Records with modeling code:
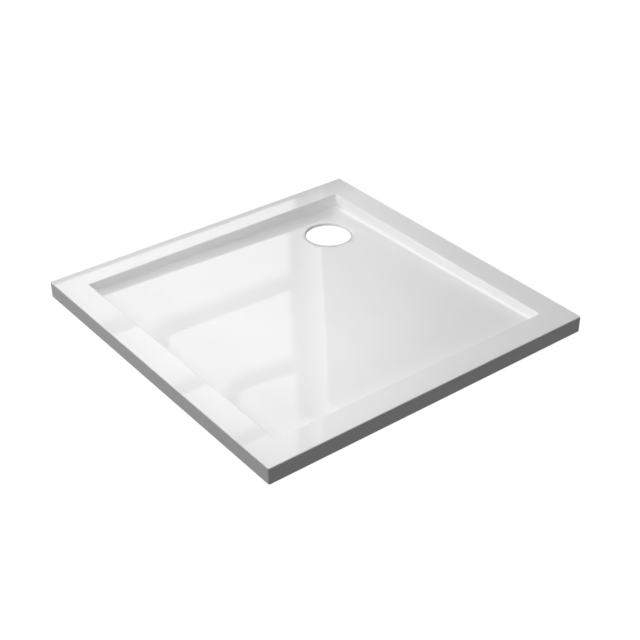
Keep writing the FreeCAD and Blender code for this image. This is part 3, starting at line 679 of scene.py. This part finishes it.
def lamp(name, place, target, width, height, power):
    """A soft lamp that the gloss doesn't show."""
    data = bpy.data.lights.new(name, "AREA")
    data.shape, data.size, data.size_y, data.energy = "RECTANGLE", width, height, power
    lit = bpy.data.objects.new(name, data)
    bpy.context.scene.collection.objects.link(lit)
    lit.location = place
    lit.rotation_mode = "QUATERNION"
    lit.rotation_quaternion = (Vector(target) - Vector(place)).to_track_quat("-Z", "Y")
    lit.visible_glossy = lit.visible_camera = False
    return lit


lamp("ceiling_light", (-0.60, -0.10, 2.60), (-0.60, -0.10, 0), 3.0, 3.0, 18)
lamp("basin_light", (-0.34, -0.14, 0.82), (0.38, 0.06, 0), 0.60, 0.60, 1.9)
lamp("side_light", (-3.20, 0.25, 0.50), (0.38, 0.10, 0.03), 1.1, 0.25, 22)
lamp("front_light", (0.15, -3.20, 0.50), (0.0, 0.38, 0.03), 1.1, 0.25, 9)
lamp("near_tube", (-1.87, 2.75, 2.60), (-1.87, 2.75, 0), 0.50, 2.4, 40)
lamp("far_tube", (-4.40, 4.30, 2.60), (-4.40, 4.30, 0), 1.00, 3.4, 130)
lamp("under_light", (-0.4, 0.9, -3.0), (-0.4, 0.9, 0), 4.0, 4.0, 55).visible_glossy = True

# Low black cards by the front and left skirts keep the two low lamps off them.
CARD_AWAY, CARD_TOP, CARD_START, CARD_END = 0.55, 0.062, -0.7, 0.9
card_black = Finish("card_black", Roughness=1.0)
card_black.feed("Base Color", (0.01, 0.01, 0.01, 1))
outline = [(CARD_START, 0), (CARD_END, 0), (CARD_END, CARD_TOP), (CARD_START, CARD_TOP)]
studio_piece("left_card", [(-CARD_AWAY, along, z) for along, z in outline], [(0, 1, 2, 3)], card_black,
             "camera", "diffuse", "glossy")
studio_piece("front_card", [(along, -CARD_AWAY, z) for along, z in outline], [(0, 1, 2, 3)], card_black,
             "camera", "diffuse", "glossy")

# The room is dim, and lighter overhead than underfoot.
SKY, GROUND, HAZE_LOW, HAZE_HIGH = 0.20, 0.06, -0.1, 0.5
world = bpy.data.worlds.new("room")
bpy.context.scene.world = world
world.use_nodes = True
background = world.node_tree.nodes["Background"]
rise = Wire.node(world.node_tree, "TexCoord", out="Generated").axis("Z")
room = GROUND + (SKY - GROUND) * rise.ease(HAZE_LOW, HAZE_HIGH)
background.inputs["Color"].default_value = WHITE
world.node_tree.links.new(room.socket, background.inputs["Strength"])

# ---------------------------------------------------------------- camera
# The photograph's viewpoint, solved from the tray's own corners. The tray fills the frame as it does
# there.

CAMERA_PLACE = Vector((-1.5882, -2.0710, 1.6780))
LOOK_BACK = Vector((-0.5161, -0.6605, 0.5454))
LENS, SENSOR = 72.88, 36.0
eye = bpy.data.cameras.new("camera")
eye.lens, eye.sensor_width = LENS, SENSOR
camera = bpy.data.objects.new("camera", eye)
bpy.context.scene.collection.objects.link(camera)
camera.rotation_mode = "QUATERNION"
camera.location = CAMERA_PLACE
camera.rotation_quaternion = (-LOOK_BACK).to_track_quat("-Z", "Y")
bpy.context.scene.camera = camera
bpy.context.scene.view_settings.view_transform = "Standard"
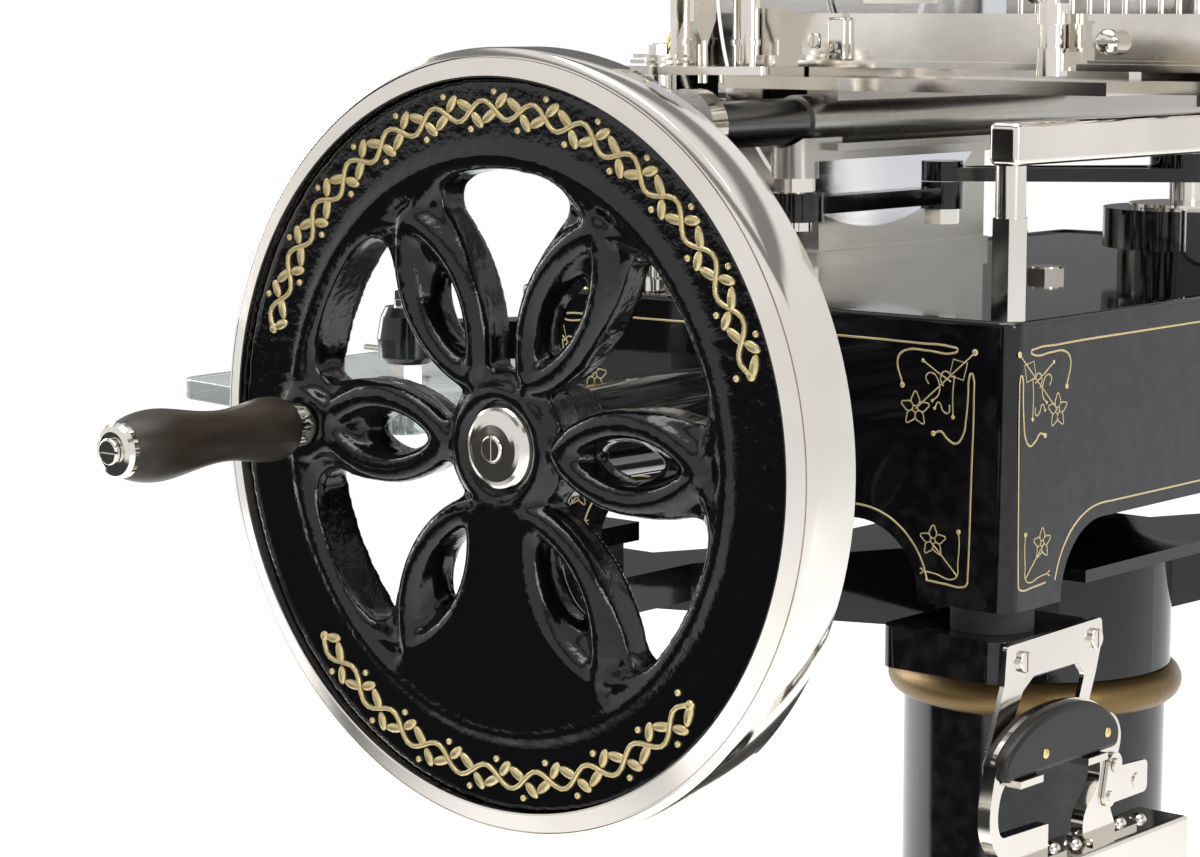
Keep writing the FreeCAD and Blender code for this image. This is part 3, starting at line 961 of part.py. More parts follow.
# ---------------------------------------------------------------- connecting rod
FAR_Y = LUG_Y + LINK_L
link = join(cyl_z(ROD_X, LUG_Y, 18.5, LINK_Z0, LINK_Z1), cyl_z(ROD_X, FAR_Y, EYE_R, LINK_Z0, LINK_Z1),
            box(ROD_X - 8, ROD_X + 8, LUG_Y, FAR_Y, LINK_Z0 + 3.5, LINK_Z1 - 3.5))
link = link.cut([cyl_z(ROD_X, LUG_Y, PIN_R + RUN, LINK_Z0 - 5, LINK_Z1 + 5), cyl_z(ROD_X, FAR_Y, PIN_R, LINK_Z0 - 5, LINK_Z1 - 3)])
save("connecting_rod", tidy(link))
rod_nut = join(hex_z(ROD_X, FAR_Y, 22.0, LINK_Z0 - 10, LINK_Z0), cyl_z(ROD_X, FAR_Y, PIN_R, LINK_Z0 - 1, LINK_Z1 - 3))
save("rod_nut", rod_nut)

# ---------------------------------------------------------------- meat table, clamp, press and release lever
FLOOR_Z0 = WAY_TOP + SLIT
FLOOR_Z1 = FLOOR_Z0 + 6.0
BEAM_Y1 = TABLE_Y0 + BEAM_T
CLAMP_X = -85.0
CLAMP_Y = -212.0
CLAMP_Z = 1108.0           # seat of the clamp's washer
CLAMP_R = 9.5
CPIN_R = 6.0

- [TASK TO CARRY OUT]
Every record shown above should be written out again exactly.

- [TASK RESULT]
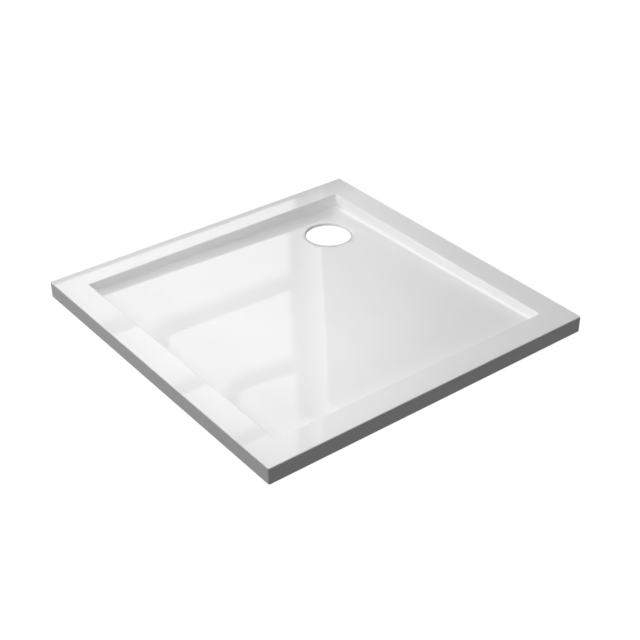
Keep writing the FreeCAD and Blender code for this image. This is part 3, starting at line 679 of scene.py. This part finishes it.
def lamp(name, place, target, width, height, power):
    """A soft lamp that the gloss doesn't show."""
    data = bpy.data.lights.new(name, "AREA")
    data.shape, data.size, data.size_y, data.energy = "RECTANGLE", width, height, power
    lit = bpy.data.objects.new(name, data)
    bpy.context.scene.collection.objects.link(lit)
    lit.location = place
    lit.rotation_mode = "QUATERNION"
    lit.rotation_quaternion = (Vector(target) - Vector(place)).to_track_quat("-Z", "Y")
    lit.visible_glossy = lit.visible_camera = False
    return lit


lamp("ceiling_light", (-0.60, -0.10, 2.60), (-0.60, -0.10, 0), 3.0, 3.0, 18)
lamp("basin_light", (-0.34, -0.14, 0.82), (0.38, 0.06, 0), 0.60, 0.60, 1.9)
lamp("side_light", (-3.20, 0.25, 0.50), (0.38, 0.10, 0.03), 1.1, 0.25, 22)
lamp("front_light", (0.15, -3.20, 0.50), (0.0, 0.38, 0.03), 1.1, 0.25, 9)
lamp("near_tube", (-1.87, 2.75, 2.60), (-1.87, 2.75, 0), 0.50, 2.4, 40)
lamp("far_tube", (-4.40, 4.30, 2.60), (-4.40, 4.30, 0), 1.00, 3.4, 130)
lamp("under_light", (-0.4, 0.9, -3.0), (-0.4, 0.9, 0), 4.0, 4.0, 55).visible_glossy = True

# Low black cards by the front and left skirts keep the two low lamps off them.
CARD_AWAY, CARD_TOP, CARD_START, CARD_END = 0.55, 0.062, -0.7, 0.9
card_black = Finish("card_black", Roughness=1.0)
card_black.feed("Base Color", (0.01, 0.01, 0.01, 1))
outline = [(CARD_START, 0), (CARD_END, 0), (CARD_END, CARD_TOP), (CARD_START, CARD_TOP)]
studio_piece("left_card", [(-CARD_AWAY, along, z) for along, z in outline], [(0, 1, 2, 3)], card_black,
             "camera", "diffuse", "glossy")
studio_piece("front_card", [(along, -CARD_AWAY, z) for along, z in outline], [(0, 1, 2, 3)], card_black,
             "camera", "diffuse", "glossy")

# The room is dim, and lighter overhead than underfoot.
SKY, GROUND, HAZE_LOW, HAZE_HIGH = 0.20, 0.06, -0.1, 0.5
world = bpy.data.worlds.new("room")
bpy.context.scene.world = world
world.use_nodes = True
background = world.node_tree.nodes["Background"]
rise = Wire.node(world.node_tree, "TexCoord", out="Generated").axis("Z")
room = GROUND + (SKY - GROUND) * rise.ease(HAZE_LOW, HAZE_HIGH)
background.inputs["Color"].default_value = WHITE
world.node_tree.links.new(room.socket, background.inputs["Strength"])

# ---------------------------------------------------------------- camera
# The photograph's viewpoint, solved from the tray's own corners. The tray fills the frame as it does
# there.

CAMERA_PLACE = Vector((-1.5882, -2.0710, 1.6780))
LOOK_BACK = Vector((-0.5161, -0.6605, 0.5454))
LENS, SENSOR = 72.88, 36.0
eye = bpy.data.cameras.new("camera")
eye.lens, eye.sensor_width = LENS, SENSOR
camera = bpy.data.objects.new("camera", eye)
bpy.context.scene.collection.objects.link(camera)
camera.rotation_mode = "QUATERNION"
camera.location = CAMERA_PLACE
camera.rotation_quaternion = (-LOOK_BACK).to_track_quat("-Z", "Y")
bpy.context.scene.camera = camera
bpy.context.scene.view_settings.view_transform = "Standard"
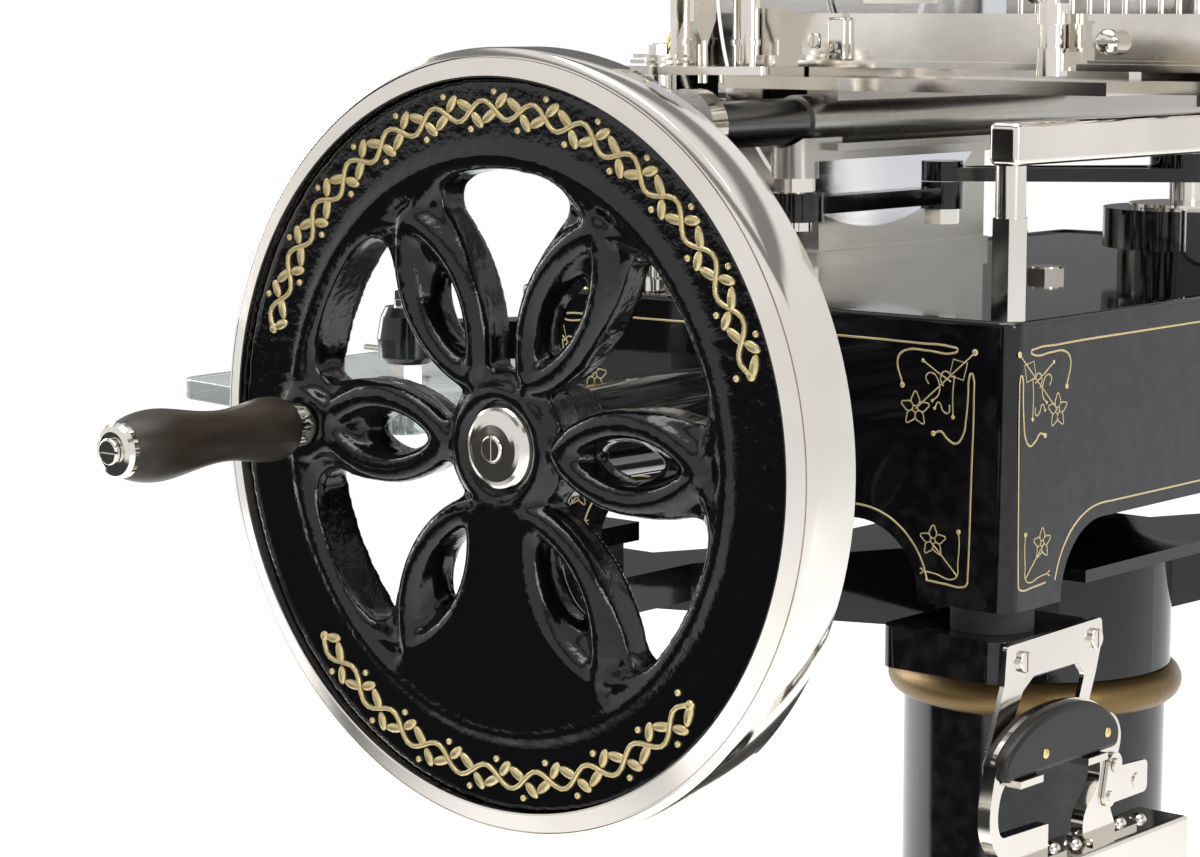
Keep writing the FreeCAD and Blender code for this image. This is part 3, starting at line 961 of part.py. More parts follow.
# ---------------------------------------------------------------- connecting rod
FAR_Y = LUG_Y + LINK_L
link = join(cyl_z(ROD_X, LUG_Y, 18.5, LINK_Z0, LINK_Z1), cyl_z(ROD_X, FAR_Y, EYE_R, LINK_Z0, LINK_Z1),
            box(ROD_X - 8, ROD_X + 8, LUG_Y, FAR_Y, LINK_Z0 + 3.5, LINK_Z1 - 3.5))
link = link.cut([cyl_z(ROD_X, LUG_Y, PIN_R + RUN, LINK_Z0 - 5, LINK_Z1 + 5), cyl_z(ROD_X, FAR_Y, PIN_R, LINK_Z0 - 5, LINK_Z1 - 3)])
save("connecting_rod", tidy(link))
rod_nut = join(hex_z(ROD_X, FAR_Y, 22.0, LINK_Z0 - 10, LINK_Z0), cyl_z(ROD_X, FAR_Y, PIN_R, LINK_Z0 - 1, LINK_Z1 - 3))
save("rod_nut", rod_nut)

# ---------------------------------------------------------------- meat table, clamp, press and release lever
FLOOR_Z0 = WAY_TOP + SLIT
FLOOR_Z1 = FLOOR_Z0 + 6.0
BEAM_Y1 = TABLE_Y0 + BEAM_T
CLAMP_X = -85.0
CLAMP_Y = -212.0
CLAMP_Z = 1108.0           # seat of the clamp's washer
CLAMP_R = 9.5
CPIN_R = 6.0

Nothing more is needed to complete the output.